Но относительно Тиверия Гракха дело обстоит иначе. Этот человек, который, по нашим современным понятиям, являлся бы самым близким родственником Сципиона Эмилиана, совершенно не считается его родственником даже в самой отдаленной степени. Действительно, для Тиверия Гракха безразлично, что он сын Корнелии, дочери Сципиона; ни он, ни сама Корнелия не принадлежат к этой семье по своей религии. У него нет других предков кроме Семпрониев; им приносит он могильные жертвы, и в восходящем ряду предков он не встретит никого иного кроме Семпрониев.
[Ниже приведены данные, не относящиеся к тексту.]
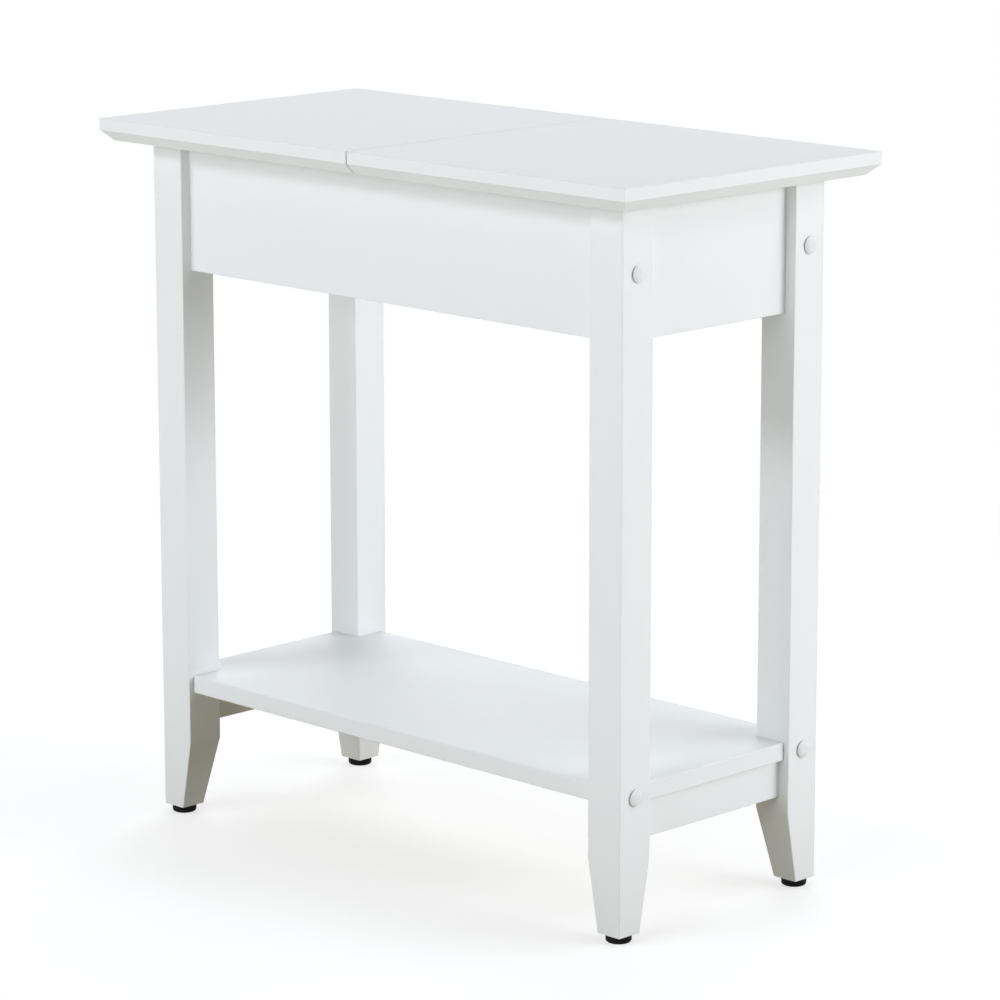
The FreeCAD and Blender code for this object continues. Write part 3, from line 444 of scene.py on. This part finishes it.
def bare_beech(grain):
    """Beech rod whose grain runs along x or y."""
    material, start = new_material("bare_beech_" + grain)
    fibres = noise(start, along(grain, lengthways=130, across=2400), detail=3.0)
    bands = noise(start, along(grain, lengthways=20, across=420), detail=2.0)
    flecks = between(start, fibres, low=0.58, high=0.66)
    colour = mixed(start, bands, BEECH_PALE, BEECH_BROWN)
    surface(start, {
        "Base Color": mixed(start, flecks * FLECK_SHOWS, colour, BEECH_FLECK),
        "Roughness": 0.55 + fibres * 0.2,
        "Normal": bumped(start, fibres, depth=0.03 * MM),
    })
    return material


beeches = {grain: bare_beech(grain) for grain in "xy"}
print("dowels:", ", ".join(material.name for material in beeches.values()))

# %% [markdown]
# ## Which part gets which finish
#
# The solids keep their shape, so only their material changes. Boards are cut with the grain along their
# length: along x for the top, the shelf and the long rails, along y for the end rails and stretchers, and
# upright for the legs.

# %% Paint the solids
FINISHES = (
    (lacquers["x"], ("fixed_top_panel", "flip_lid", "front_apron", "back_apron", "shelf",
                     "compartment_bottom", "front_cleat", "back_cleat")),
    (lacquers["y"], ("left_apron", "right_apron", "left_stretcher", "right_stretcher", "centre_rail")),
    (lacquers["z"], ("leg_front_left", "leg_front_right", "leg_back_left", "leg_back_right")),
    (zinc, ("apron_bolts", "shelf_bolts", "glide_nails")),
    (brass, ("hinge_fork_barrels", "hinge_tongue_barrels", "hinge_outer_links", "hinge_inner_links",
             "hinge_ear_pins", "hinge_cross_rivets", "hinge_tongue_pins")),
    (glide_plastic, ("foot_glides",)),
    (beeches["x"], ("apron_dowels", "rail_dowels")),
    (beeches["y"], ("end_apron_dowels", "stretcher_dowels")),
)

for finish, names in FINISHES:
    for name in names:
        for material_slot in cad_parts[name].material_slots:
            material_slot.material = finish
print("painted solids:", sum(len(names) for _, names in FINISHES))

# %% [markdown]
# ## Turning a profile
#
# Screws and barrel nuts are made on a lathe, and in mesh code a lathe is a loop: the same profile is copied
# at equal angles round an axis, and each pair of neighbours is joined with faces. Points of the profile that
# lie on the axis close the ends: all corners of such a ring are one and the same point.

# %% A small lathe
SIDES = 32


def on_circle(radius, side, sides, height):
    """Where one corner of a ring lies, if the ring has that many sides."""
    turn = math.tau * side / sides
    return radius * math.cos(turn), radius * math.sin(turn), height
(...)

Следовательно, Сципион Эмилиан и Тиверий Гракх — не агнаты. Уз крови недостаточно для того, чтобы установить родство, для этого нужны еще узы культа.

Из сказанного понятно, почему в глазах римского закона два единокровных брата — агнаты между собой, а два единоутробных — нет. Нельзя сказать также, чтобы происхождение по мужской линии являлось непреложным принципом, на котором зиждилось бы родство. Не по рождению, а по общности культа узнавали настоящих агнатов. Действительно, сын, выделенный из семьи и отрешенный вследствие этого от домашнего культа, — не был более агнатом своего отца; посторонний же человек, усыновленный, т. е. принятый в культ, становился агнатом усыновителя, а также и всей его семьи. Настолько, в сущности, установительницей родства являлась религия.

Без сомнения, настало время для Индии и Греции, как и для Рима, когда родство но культу не считалось более единственно признаваемым. По мере того, как ослабевала эта древняя религия, голос крови начинал говорить громче, и родство по рождению было признано законом. Это родство, совершенно независящее от домашней религии, римляне назвали cognatio, когнация. Читая произведения юристов, начиная с Цицерона и до Юстиниана, мы видим, как эти две системы родства соперничают друг с другом и оспаривают одна у другой господство в праве. Но во времена Двенадцати Таблиц единственным родством, которое было известно, была агнация, и она одна давала право на наследование. Ниже мы увидим, что то же самое было и в Греции.